Watching my grandfather sit on his chair and pass time, bored and yet helpless, waiting for the needles on clock to come to a certain hour, for the arrival of some people, is a scene in my house on almost all days. He sits waiting for us to come back home, to share with him the events of the day and make his life eventful. It is the poor old mans wait to share the life of the young, to make his life have a tiny shade of color. But then, the figure waiting is not given the whole time once we are home, for we have our own jobs to finish at home as well.
His marriage, lasted 58 years, before grandma died and now he is left to live in memories alone. He some times talks about their marriage, when around 25, a friend found a suitable proposal for him and after many a formality he got married. Sharing life ever since then and being there to watch each others back, till an year ago,there wasn't a world, without her, for him. She was his, through the smiles and the pain and its been a union, from as far his old memory could easily recollect.
Grandma was on bed with arthritis, moving with the aid of a walker or if the weather was good, with a walking stick, for more than a decade and it was his tireless devotion, which made her walk at least that much. A loving dedicated husband,and a good father, but with the old age and its toll, there is so little a world for him to exist in now.
A peaceful existence with family and news and events and being involved for 85 years and finally to a big silence now. Grand mom was the talker, the one who had a 100 questions to ask or share and grandpa the listener. Now with the speaker gone, there is no sound for this old man to listen to throughout the day and he doesn't fancy listening to the new FM stations as well.
I can close my eyes and easily recollect my childhood spend with him. He always had the time, to answer my questions and always had some work with me involved in it. He held my hand while crossing the road, waited for me in the railway station, solved my queries about farm animals, taught me the roads, bought me a hundred rubber balls, is now just confined to his easy chair and the walk to the church and grave every morning.
I was filled with shame, for no reason, while I was making him evening tea the other day. The tea turned out to be horrible, yet he had it with no complaint, asking me about a friend of mine. I asked him "what do you want to do? Start a small farm and spend time the agrarian way? travel a bit and go through places, you have once been to? See the changes time have brought in? Live in different cities and meet new people?" He smiles at me and says, "I am just happy like this, sitting with you."

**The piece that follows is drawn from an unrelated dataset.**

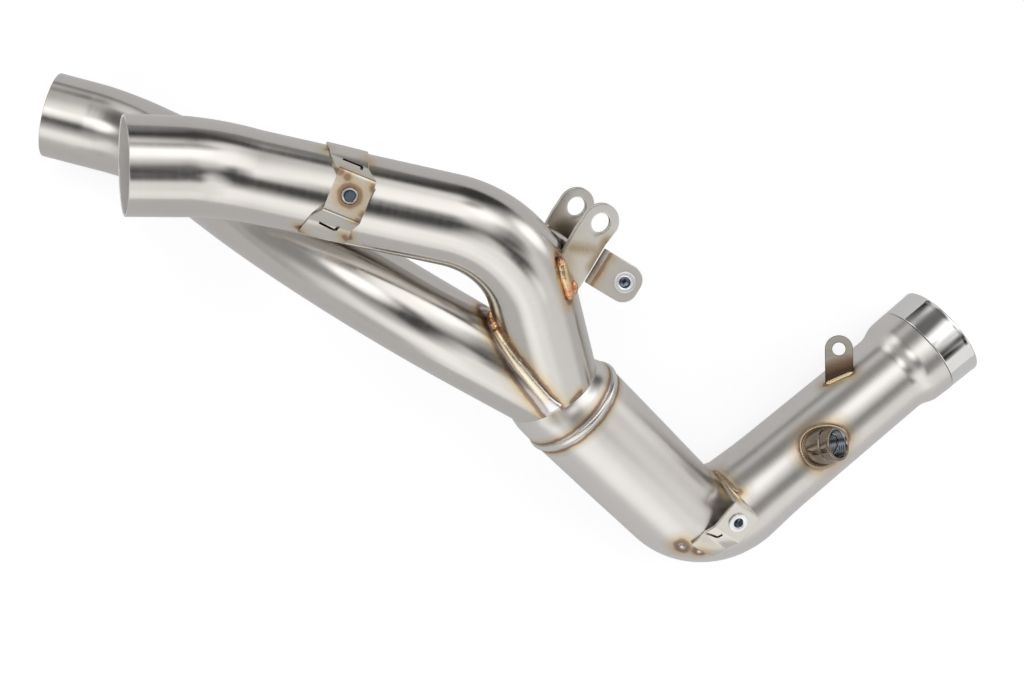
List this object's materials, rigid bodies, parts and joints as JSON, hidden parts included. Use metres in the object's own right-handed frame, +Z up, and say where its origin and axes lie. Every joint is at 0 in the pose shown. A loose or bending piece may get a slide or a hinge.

I look at him and I can in a way feel myself as a kid all over again, sitting in wait for him, for my adventures to begin. Being a kid, I wasn't left to venture out myself, but then with him around, the world had a new bigger dimension. The huge pond near the temple, the small tea shop near the main road, which served 'chaai' and 'pazham porri' (Banana fry and I hope Melange doesn't find my translation ridiculous), the lake on the left side of the Edapalli Railway Station, every place I went to, near the home I lived as a child, was holding his hand. And now he sits, waiting for me to share my life with his. Waiting for the rubber balls, with what I could brighten and bounce his days.
I take him out to meet his younger sister living about 50 miles away and he sits in the front seat, like a child, fascinated or maybe struck by the change that has struck and the pace with which change is marching on relentlessly. He tells me many a tale about some of the places, we pass by, places he have lived, places he been to, places which had his friends, most of whom, who doesn't remain any longer. While we drive back, he looks at me and tells, "since you were there, the day had wings."